# SOURCE MATERIAL:

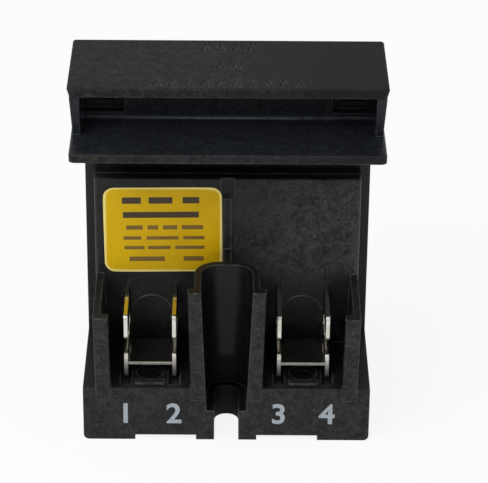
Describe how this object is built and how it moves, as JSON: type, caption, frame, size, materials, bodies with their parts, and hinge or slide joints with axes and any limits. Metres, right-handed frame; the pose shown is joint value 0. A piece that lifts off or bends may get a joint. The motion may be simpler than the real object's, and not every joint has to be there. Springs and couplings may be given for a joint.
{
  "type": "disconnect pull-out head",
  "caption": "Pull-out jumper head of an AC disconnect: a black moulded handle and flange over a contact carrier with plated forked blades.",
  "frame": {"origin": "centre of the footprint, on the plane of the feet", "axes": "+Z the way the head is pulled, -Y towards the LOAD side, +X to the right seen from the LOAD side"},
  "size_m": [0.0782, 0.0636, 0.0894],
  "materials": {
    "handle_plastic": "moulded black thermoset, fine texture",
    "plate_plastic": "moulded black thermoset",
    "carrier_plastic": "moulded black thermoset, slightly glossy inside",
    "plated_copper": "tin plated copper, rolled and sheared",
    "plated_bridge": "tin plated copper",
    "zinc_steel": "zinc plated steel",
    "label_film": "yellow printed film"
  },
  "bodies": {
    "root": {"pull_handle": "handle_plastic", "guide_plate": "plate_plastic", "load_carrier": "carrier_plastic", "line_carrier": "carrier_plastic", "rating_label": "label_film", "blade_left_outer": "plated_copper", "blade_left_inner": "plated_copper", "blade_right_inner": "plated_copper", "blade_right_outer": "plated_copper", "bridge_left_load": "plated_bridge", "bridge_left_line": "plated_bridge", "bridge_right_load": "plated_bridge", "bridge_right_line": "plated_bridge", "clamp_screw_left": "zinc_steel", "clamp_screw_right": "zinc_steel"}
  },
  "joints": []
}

# WHAT TO WORK ON:
Copy every line above that includes the string "caption".

# SOLUTION TO THIS TASK:
Describe how this object is built and how it moves, as JSON: type, caption, frame, size, materials, bodies with their parts, and hinge or slide joints with axes and any limits. Metres, right-handed frame; the pose shown is joint value 0. A piece that lifts off or bends may get a joint. The motion may be simpler than the real object's, and not every joint has to be there. Springs and couplings may be given for a joint.
  "caption": "Pull-out jumper head of an AC disconnect: a black moulded handle and flange over a contact carrier with plated forked blades.",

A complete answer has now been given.